IIP has grown by 1.7% in the first 4 months of the current fiscal with manufacturing growing at 1.3%, capital goods, consumer durable and infrastructure and construction sectors witnessing a growth of (-) 3.5%, 2.1% and (-) 0.9%, respectively during the period.
A perception is gaining ground that the current rate of industrial growth and especially the growth witnessed in manufacturing sector as shown by the IIP indices may pose a stiff challenge to Indian steel industry to fulfil the various growth perspectives indicated in NSP 2017. IIP has grown by 1.7% in the first 4 months of the current fiscal with manufacturing growing at 1.3%, capital goods, consumer durable and infrastructure and construction sectors witnessing a growth of (-) 3.5%, 2.1% and (-) 0.9%, respectively during the period. The manufacturing of other transport equipments (railway, shipping and civil aviation etc) indicated a high positive growth as evidenced by more orders for rails, structurals and plates in the country. Higher production of HRC/S and Plates, two wheelers and mining sectors also contributed IIP positively. However, manufacturing of electrical equipments that went down by more than 16% during this period has affected the consumption of electrical steel sheets which has grown only marginally during the first 4 months of FY18.
According to the GVA reports for Q1 of FY18, the manufacturing sector has moved up by 1.2%, construction by 2.0% and electricity, gas and water supply segments by 7.0% in Q1, thereby taking the industry to grow by 1.6% in the first quarter which is almost similar to IIP growth.
The second issue relates to stressed assets in steel and its impact on future credit worthiness of the steel sector. According to RBI estimates, the stressed assets of the steel sector at Rs 3.66 lakh crore account a major portion of the total NPAs of the banks. This has made the banks wary of extending further credits to the sector. The five major defaulters, Essar steel, Monnet Ispat, Bhusan steel and Power, JSPL, Electrotherm together accounts for around 40.4% share of steel sectoral NPAs and have been referred to NCLT for examining measures as per the Liquidity and Bankruptcy Act. The RBI estimates of non-food credit indicate that it has grown by only 5.8% in FY17 as compared to 10.9% growth in FY16. The silver lining in this otherwise depressing scenario is the definite improvement observed in the movement of steel prices in the last 10 months, which may substantially reduce the haircut to be taken up by the banks on debt resolution by 40-45% and may positively improve their willingness to lend credit to steel sector. Chinese prices which primarily influence the global steel prices have been on the rise. The Chinese offer of HRC SS 400 ex-Tianjin port has moved up from $443/t fob in November’16 to $593/t in September ’17, by 34%, Chinese export offer of CRC fob Shanghai has gone up from $555/tonne in November ’16 to $617/t in Sept ’17, while export offer of HDG ex-Shanghai fob has increased from $613/tonne in November ’16 to $658/t in Sept ’17. Similarly, the export price of Rebar ex-China has notched up from $398/tonne fob Shanghai to $560/t in the last 10 months. The stimulus investment in infrastructure building especially in the interior regions and changes in the household property market has enabled China to consume a higher volume of steel reflecting in higher production level ( 5.1% rise in crude steel production in January-July ’17) and rise in domestic prices.

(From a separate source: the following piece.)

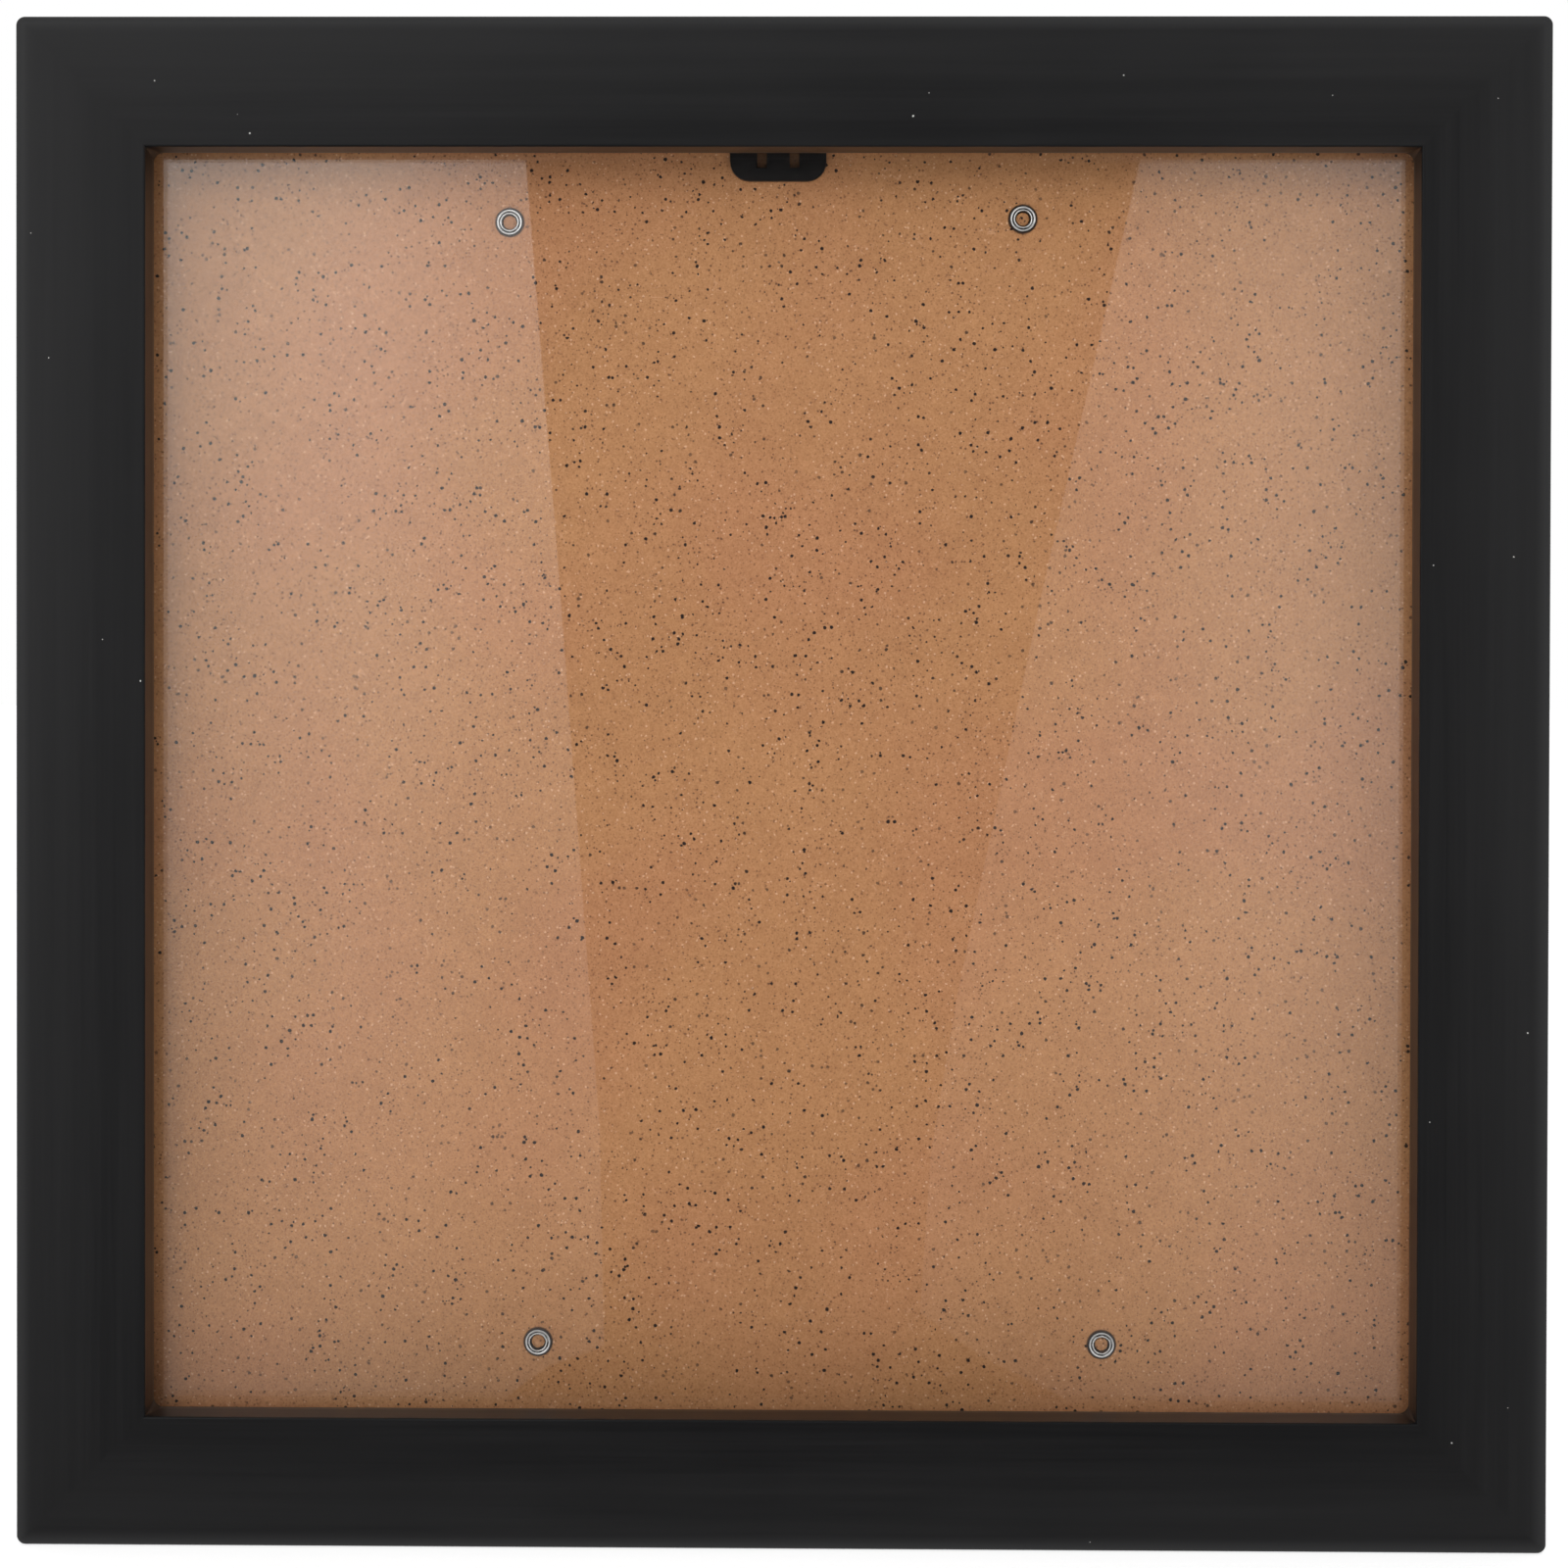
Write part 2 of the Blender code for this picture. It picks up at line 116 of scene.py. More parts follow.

This has helped Indian steel industry in two ways. Steel exports from India at 4.1mt in April-August’17 exhibit 45% rise compared to last year. The average steel prices obtained by Indian steel exporters for HR coils, CRC and coated products exceed the past year’s level significantly. Secondly, the domestic steel prices are on the rise. HRC at Mumbai at Rs 43,660/tonne (inclusive of all taxes and levies) in Sept 2017 exceeds the level in Nov 2016 by more than 21%, while for CRC and Coated products, the rise in domestic prices are also at similar levels. The growth in margin should, therefore, provide a level of comfort to the perception and understanding of the lending banks and financial institutions in the ability of Indian producers to repay the loans. The SME sector’s exposure to the bank loans is much lower compared to the leading steel producers who would be contributing more towards capacity augmentation. Against the backdrop of rising margins, the finished steel consumption in the country has grown by 4.4% during April-August ’17. It is likely that in the next 7 months the country would consume more steel in various segments led by infrastructure and construction, housing and commercial complexes, automobile and rural areas so that FY18 ends with an annual growth rate of 6-7%.